Work instructions: Tally the lines containing "from" and report the number alone.

--- Start of Records to use ---

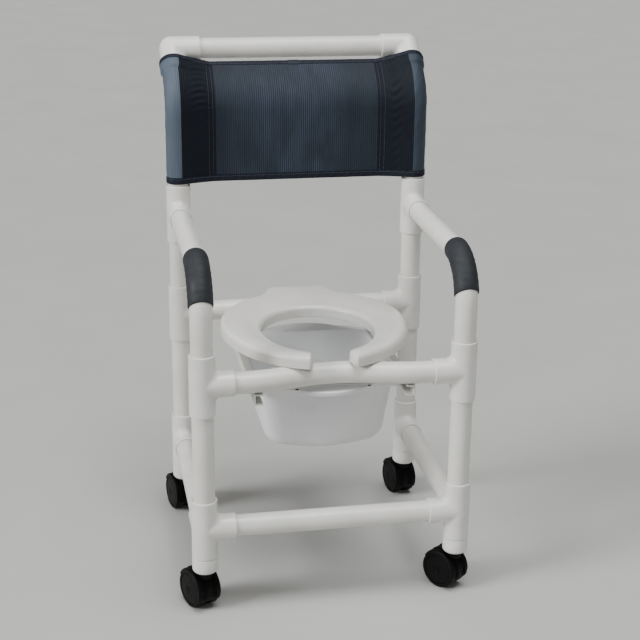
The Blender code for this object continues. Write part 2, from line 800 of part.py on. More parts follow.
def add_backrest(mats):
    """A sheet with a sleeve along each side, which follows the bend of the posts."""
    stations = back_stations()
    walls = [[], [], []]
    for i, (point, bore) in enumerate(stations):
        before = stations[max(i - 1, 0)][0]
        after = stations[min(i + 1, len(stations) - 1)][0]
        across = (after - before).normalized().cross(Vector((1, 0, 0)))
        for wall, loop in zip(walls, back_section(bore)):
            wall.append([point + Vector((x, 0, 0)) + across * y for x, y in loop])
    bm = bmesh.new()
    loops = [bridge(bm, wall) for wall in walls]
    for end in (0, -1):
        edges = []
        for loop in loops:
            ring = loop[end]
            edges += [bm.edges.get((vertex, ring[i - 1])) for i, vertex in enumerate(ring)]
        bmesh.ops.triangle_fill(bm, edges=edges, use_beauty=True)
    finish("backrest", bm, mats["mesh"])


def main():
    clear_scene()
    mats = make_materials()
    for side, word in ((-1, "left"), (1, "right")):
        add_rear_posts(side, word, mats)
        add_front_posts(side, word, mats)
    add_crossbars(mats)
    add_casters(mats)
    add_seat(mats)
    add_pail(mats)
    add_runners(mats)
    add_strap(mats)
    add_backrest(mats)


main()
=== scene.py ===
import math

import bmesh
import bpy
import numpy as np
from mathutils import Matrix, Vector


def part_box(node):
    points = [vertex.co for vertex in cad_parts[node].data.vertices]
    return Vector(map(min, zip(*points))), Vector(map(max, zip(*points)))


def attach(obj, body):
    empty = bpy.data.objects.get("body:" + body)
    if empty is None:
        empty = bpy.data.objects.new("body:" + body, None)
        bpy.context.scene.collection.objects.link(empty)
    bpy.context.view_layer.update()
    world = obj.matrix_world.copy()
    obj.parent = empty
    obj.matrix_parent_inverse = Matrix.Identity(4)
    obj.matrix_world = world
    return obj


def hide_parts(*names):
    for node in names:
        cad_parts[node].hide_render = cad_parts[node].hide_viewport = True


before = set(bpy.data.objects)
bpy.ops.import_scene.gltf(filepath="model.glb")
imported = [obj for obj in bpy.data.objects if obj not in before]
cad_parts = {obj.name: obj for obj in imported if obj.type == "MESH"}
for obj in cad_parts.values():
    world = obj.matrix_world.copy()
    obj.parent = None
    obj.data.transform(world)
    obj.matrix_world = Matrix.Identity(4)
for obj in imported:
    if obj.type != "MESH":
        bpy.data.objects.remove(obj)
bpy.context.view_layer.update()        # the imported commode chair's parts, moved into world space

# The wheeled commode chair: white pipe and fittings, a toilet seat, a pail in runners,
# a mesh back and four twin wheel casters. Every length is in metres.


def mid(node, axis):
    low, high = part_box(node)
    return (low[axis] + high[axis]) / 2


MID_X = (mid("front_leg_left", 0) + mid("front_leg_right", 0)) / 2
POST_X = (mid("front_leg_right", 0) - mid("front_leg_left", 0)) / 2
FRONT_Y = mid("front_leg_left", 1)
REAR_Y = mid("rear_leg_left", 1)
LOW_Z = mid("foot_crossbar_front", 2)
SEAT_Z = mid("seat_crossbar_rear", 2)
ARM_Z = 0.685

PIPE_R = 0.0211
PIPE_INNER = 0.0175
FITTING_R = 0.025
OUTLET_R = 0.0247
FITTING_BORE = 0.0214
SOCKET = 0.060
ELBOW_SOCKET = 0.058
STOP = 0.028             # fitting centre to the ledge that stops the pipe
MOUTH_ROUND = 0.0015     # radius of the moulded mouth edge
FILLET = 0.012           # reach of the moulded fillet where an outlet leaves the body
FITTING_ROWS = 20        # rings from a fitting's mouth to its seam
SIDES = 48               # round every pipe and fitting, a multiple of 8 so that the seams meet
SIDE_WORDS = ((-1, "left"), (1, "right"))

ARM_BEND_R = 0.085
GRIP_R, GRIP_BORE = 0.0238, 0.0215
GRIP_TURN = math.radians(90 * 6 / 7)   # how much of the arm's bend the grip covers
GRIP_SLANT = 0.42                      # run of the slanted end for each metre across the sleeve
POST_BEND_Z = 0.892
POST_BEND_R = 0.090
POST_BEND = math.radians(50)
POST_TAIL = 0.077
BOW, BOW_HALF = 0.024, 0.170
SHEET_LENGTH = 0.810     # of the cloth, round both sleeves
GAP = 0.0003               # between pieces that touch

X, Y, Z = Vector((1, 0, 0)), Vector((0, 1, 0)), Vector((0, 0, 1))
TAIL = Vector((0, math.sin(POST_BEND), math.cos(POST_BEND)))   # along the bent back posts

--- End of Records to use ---
--- Start of Records to use ---

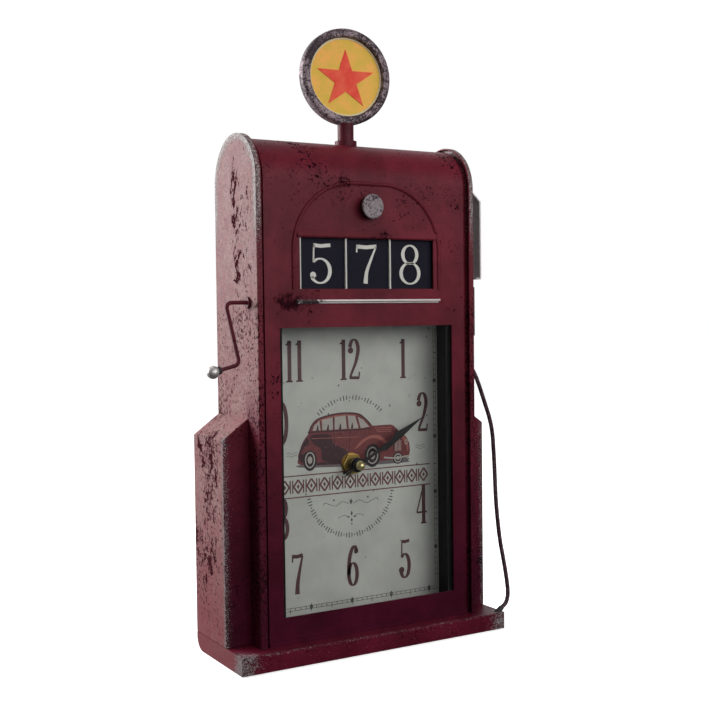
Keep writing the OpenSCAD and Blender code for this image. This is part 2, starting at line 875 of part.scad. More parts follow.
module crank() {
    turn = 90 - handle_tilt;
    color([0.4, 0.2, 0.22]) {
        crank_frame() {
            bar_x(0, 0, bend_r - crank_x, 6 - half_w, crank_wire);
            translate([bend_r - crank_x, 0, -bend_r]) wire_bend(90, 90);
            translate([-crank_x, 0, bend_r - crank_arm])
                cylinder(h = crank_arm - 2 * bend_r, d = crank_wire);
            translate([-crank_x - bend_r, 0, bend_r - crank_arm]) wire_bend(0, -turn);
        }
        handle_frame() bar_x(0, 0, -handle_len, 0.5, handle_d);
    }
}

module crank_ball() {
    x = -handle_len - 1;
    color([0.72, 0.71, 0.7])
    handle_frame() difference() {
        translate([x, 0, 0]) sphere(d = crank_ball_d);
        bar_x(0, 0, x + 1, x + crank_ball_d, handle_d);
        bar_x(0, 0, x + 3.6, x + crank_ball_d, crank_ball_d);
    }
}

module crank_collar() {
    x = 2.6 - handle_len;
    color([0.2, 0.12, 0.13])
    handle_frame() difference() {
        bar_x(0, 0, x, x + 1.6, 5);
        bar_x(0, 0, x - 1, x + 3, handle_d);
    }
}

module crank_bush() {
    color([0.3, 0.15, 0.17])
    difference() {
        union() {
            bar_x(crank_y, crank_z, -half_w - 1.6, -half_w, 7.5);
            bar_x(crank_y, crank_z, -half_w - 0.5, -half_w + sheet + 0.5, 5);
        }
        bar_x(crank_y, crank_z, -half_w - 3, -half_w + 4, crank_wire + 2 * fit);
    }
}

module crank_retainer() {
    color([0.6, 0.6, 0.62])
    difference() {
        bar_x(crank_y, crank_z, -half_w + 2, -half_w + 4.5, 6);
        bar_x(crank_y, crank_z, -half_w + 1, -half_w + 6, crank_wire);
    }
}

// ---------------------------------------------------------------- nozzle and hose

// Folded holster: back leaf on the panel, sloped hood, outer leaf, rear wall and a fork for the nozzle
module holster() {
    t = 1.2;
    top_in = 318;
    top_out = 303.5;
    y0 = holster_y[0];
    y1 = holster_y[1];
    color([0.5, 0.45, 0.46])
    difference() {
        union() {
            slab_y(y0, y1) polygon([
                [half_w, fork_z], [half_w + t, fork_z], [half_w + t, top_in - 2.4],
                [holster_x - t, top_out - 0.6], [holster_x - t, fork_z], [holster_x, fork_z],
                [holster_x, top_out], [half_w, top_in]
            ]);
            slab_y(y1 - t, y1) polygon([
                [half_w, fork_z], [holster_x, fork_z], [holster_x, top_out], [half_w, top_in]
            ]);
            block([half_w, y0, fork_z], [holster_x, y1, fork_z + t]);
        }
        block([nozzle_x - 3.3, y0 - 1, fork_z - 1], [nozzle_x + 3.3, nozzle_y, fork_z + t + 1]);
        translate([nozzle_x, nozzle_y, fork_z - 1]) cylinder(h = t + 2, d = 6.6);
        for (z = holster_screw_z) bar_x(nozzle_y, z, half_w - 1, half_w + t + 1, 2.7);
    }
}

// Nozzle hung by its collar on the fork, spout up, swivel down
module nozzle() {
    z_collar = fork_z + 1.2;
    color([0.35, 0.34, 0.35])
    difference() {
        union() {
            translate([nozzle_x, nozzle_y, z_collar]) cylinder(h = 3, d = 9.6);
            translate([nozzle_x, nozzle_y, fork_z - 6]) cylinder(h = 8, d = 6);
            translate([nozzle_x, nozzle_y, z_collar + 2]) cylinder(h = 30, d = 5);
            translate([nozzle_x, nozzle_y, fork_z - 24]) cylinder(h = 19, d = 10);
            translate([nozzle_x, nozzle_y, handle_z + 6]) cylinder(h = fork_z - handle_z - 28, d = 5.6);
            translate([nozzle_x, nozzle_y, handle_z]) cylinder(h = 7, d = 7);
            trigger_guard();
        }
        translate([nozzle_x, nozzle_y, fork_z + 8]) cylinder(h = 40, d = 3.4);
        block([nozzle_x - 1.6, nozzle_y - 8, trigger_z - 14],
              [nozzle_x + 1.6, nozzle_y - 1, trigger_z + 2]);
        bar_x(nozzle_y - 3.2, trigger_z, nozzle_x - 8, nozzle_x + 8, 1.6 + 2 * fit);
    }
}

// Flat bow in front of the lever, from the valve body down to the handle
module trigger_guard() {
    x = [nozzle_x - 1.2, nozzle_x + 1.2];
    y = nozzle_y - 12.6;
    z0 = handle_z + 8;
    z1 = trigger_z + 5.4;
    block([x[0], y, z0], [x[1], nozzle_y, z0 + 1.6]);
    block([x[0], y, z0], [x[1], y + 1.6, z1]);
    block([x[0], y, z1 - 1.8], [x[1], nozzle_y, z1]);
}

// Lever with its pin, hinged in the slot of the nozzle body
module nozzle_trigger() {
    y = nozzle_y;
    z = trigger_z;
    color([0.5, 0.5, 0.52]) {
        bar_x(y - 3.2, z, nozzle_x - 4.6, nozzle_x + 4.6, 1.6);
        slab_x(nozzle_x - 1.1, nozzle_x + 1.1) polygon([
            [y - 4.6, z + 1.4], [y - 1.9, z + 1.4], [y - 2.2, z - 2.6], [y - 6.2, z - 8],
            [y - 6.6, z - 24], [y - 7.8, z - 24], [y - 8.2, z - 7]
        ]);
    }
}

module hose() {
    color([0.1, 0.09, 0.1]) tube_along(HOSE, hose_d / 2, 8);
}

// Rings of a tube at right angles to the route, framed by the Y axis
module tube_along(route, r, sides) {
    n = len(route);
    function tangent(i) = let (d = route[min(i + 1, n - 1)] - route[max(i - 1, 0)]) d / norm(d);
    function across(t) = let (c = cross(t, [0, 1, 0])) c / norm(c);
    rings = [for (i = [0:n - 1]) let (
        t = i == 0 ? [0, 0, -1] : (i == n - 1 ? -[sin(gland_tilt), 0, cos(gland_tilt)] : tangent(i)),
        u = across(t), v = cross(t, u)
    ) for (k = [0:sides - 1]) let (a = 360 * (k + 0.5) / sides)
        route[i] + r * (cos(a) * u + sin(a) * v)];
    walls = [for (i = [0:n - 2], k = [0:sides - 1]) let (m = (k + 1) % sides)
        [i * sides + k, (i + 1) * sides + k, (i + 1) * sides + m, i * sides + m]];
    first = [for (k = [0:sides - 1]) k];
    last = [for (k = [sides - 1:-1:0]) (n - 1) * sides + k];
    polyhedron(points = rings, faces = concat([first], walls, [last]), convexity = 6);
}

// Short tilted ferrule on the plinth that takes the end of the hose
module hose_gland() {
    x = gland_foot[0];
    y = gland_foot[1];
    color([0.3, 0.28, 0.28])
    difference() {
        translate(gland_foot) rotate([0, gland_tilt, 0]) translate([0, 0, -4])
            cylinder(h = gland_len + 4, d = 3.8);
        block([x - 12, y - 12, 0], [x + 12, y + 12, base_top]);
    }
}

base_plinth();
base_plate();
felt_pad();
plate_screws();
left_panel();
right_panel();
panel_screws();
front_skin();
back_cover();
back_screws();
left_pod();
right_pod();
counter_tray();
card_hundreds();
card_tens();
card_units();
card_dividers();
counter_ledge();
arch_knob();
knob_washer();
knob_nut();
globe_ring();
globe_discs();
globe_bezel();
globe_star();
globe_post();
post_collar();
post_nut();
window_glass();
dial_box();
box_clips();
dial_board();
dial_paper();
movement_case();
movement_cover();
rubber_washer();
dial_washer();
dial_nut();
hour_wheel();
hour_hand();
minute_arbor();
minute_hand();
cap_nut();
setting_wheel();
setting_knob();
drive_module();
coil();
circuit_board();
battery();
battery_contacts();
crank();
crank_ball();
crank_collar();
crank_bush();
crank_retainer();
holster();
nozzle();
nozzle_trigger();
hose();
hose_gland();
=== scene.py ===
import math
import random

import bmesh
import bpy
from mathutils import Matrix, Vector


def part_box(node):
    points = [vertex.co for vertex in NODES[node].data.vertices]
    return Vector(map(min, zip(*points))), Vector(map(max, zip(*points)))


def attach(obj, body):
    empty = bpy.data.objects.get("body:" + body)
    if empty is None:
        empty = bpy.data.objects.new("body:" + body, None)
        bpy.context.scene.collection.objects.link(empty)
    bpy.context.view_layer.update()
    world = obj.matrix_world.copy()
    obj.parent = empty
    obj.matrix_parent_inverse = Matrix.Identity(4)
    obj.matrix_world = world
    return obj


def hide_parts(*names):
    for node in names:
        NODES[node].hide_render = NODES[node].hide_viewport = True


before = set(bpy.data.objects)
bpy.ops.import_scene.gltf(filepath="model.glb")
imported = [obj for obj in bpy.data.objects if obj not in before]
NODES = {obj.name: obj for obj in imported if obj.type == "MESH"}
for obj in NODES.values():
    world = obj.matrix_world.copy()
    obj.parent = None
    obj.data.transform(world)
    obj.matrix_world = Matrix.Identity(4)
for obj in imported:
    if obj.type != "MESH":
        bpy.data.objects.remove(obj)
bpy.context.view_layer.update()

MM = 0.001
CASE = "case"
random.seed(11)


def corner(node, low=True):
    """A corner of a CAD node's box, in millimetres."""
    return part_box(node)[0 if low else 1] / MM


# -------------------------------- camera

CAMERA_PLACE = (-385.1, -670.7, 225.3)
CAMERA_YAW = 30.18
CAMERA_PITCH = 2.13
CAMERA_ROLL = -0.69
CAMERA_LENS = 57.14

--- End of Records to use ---

Solution: 5